Woulda, Coulda, Shoulda
There are several regulatory proposals that would forgive the loan if the borrower could have qualified for income-driven repayment (20 or 25 years), public service loan forgiveness, closed school discharge, borrower defense to repayment discharge or other loan forgiveness and discharge programs, but they didn’t apply for these programs.
It is unclear how the U.S. Department of Education will determine that the borrower “otherwise meets the eligibility requirements.” For example, would they require 25 years of payment history and income data?

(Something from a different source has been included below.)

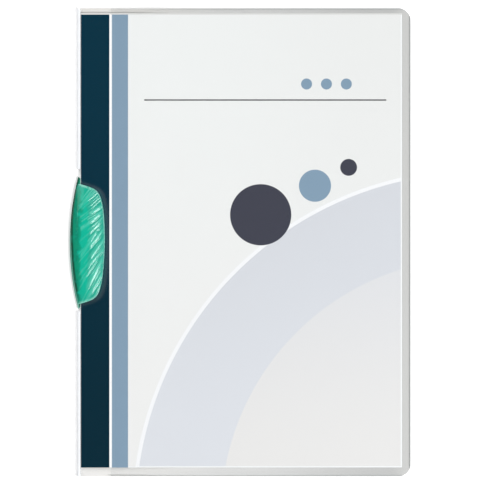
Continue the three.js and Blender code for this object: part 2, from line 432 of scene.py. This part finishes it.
@dataclass(frozen=True)
class FrostedFilm:
    """Frosted polypropylene film: milky where it stands free, clear where it lies on the print.

    Its milky margin carries painted light and shade: warm and light at the spine, greyer to the
    fore edge, a little lighter at that edge, and lighter toward the foot by the spine. A painted
    highlight whitens the spine fold. Its fine grain gives it a soft, broken shine.
    """

    # Painted highlight: near white for the lit, rounded spine fold.
    fold: str = "#fafcff"
    spine_side: str = "#e4e2de"
    middle: str = "#d3d3d2"
    fore_side_shade: str = "#c4c4c3"
    fore_edge: str = "#cfcfcd"
    # Painted light: the clip's green light on the ring of film round the jaw.
    glow: str = "#5fc0c0"
    middle_span: Span = (10.0, 110.0)
    fore_span: Span = (110.0, 200.0)
    edge_span: Span = (205.0, 215.0)
    foot_painted_light: float = 0.36
    painted_light_along: Span = (100.0, -150.0)
    painted_light_across: Span = (260.0, 0.0)
    fold_highlight_span: Span = (2.9, 1.2)
    clear_span: Span = (1.7, 2.5)
    strip_low: float = 1.5
    strip_high: float = 2.2
    milk: float = 0.96
    haze: float = 0.001
    veil: float = 0.06
    grain: float = 0.35
    grain_detail: float = 3.0
    grain_depth: float = 0.01
    grain_strength: float = 0.25

    def build(self) -> bpy.types.Material:
        """Returns the film of the back cover, spine and front strip."""
        surface = Surface(Finish.FROSTED_BACK)
        # Painted light and shade: light at the spine, greyer toward the fore edge, lighter again at
        # it.
        milky = self.spine_side
        for span, tone in (
            (self.middle_span, self.middle),
            (self.fore_span, self.fore_side_shade),
            (self.edge_span, self.fore_edge),
        ):
            milky = surface.mix(surface.across(span), milky, tone)
        # Painted light: lighter toward the foot, most by the spine.
        foot = surface.math("MULTIPLY", surface.along(self.painted_light_along), self.foot_painted_light)
        foot = surface.math("MULTIPLY", foot, surface.across(self.painted_light_across))
        milky = surface.mix(foot, milky, WHITE)
        # Painted highlight: near white at the spine fold and on the front strip beside it, for the
        # lit fold and light through the film.
        milky = surface.mix(surface.across(self.fold_highlight_span), milky, self.fold)
        strip = surface.ramp(surface.z, self.strip_low * MM, self.strip_high * MM)
        base = surface.mix(strip, milky, self.fold)
        # Painted light: the ring round the jaw shows the raised film's milkiness, tinted with the
        # clip's green light.
        glow = surface.attribute("glow")
        base = surface.mix(glow, base, self.glow)
        clear = surface.math("MULTIPLY", strip, surface.across(self.clear_span))
        thin = surface.math("ADD", self.haze, surface.math("MULTIPLY", glow, self.veil))
        opacity = surface.math("SUBTRACT", 1.0, clear)
        opacity = surface.math("MAXIMUM", surface.math("MULTIPLY", opacity, self.milk), thin)
        grain = surface.noise(self.grain * MM, self.grain_detail)
        return surface.finish(
            Base_Color=base,
            Roughness=0.42,
            IOR=1.49,
            Specular_IOR_Level=0.3,
            Alpha=opacity,
            Normal=surface.bump(grain, self.grain_depth * MM, self.grain_strength),
        )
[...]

These proposals may be difficult to implement in practice.
The draft regulations would forgive student loans if an education program subsequently failed to satisfy gainful employment rules and the borrower was in one of the cohorts that lead to a loss of eligibility for federal student aid.
Cohort Default Rate
The draft regulations would forgive student loans if the college had a high cohort default rate and the borrower was in one of the cohorts that lead to a loss of eligibility for federal student aid.
Will These Student Loan Forgiveness Proposals Survive Legal Challenges?
The Biden administrations’ first attempt at broad student loan forgiveness was blocked by the U.S. Supreme Court based in part on the major questions doctrine and the separation of powers.
The second attempt to implement broad student loan forgiveness is based on the waiver authority in the Higher Education Act of 1965, as opposed to the Heroes Act of 2003.
Plan B is likely to be blocked for the same reasons as the first attempt, even though the U.S. Department of Education is trying to tailor it to comply with the existing regulations concerning waiver and modification authority at 31 CFR 902 and 903.
The proposed regulations may also be found by the courts to be arbitrary and capricious and an abuse of discretion under the Administrative Procedures Act (PL 79-404). There are also flaws in its reliance on the parallel terms clause of the Higher Education Act of 1965 and the regulations at 34 CFR 30.70(e)(1).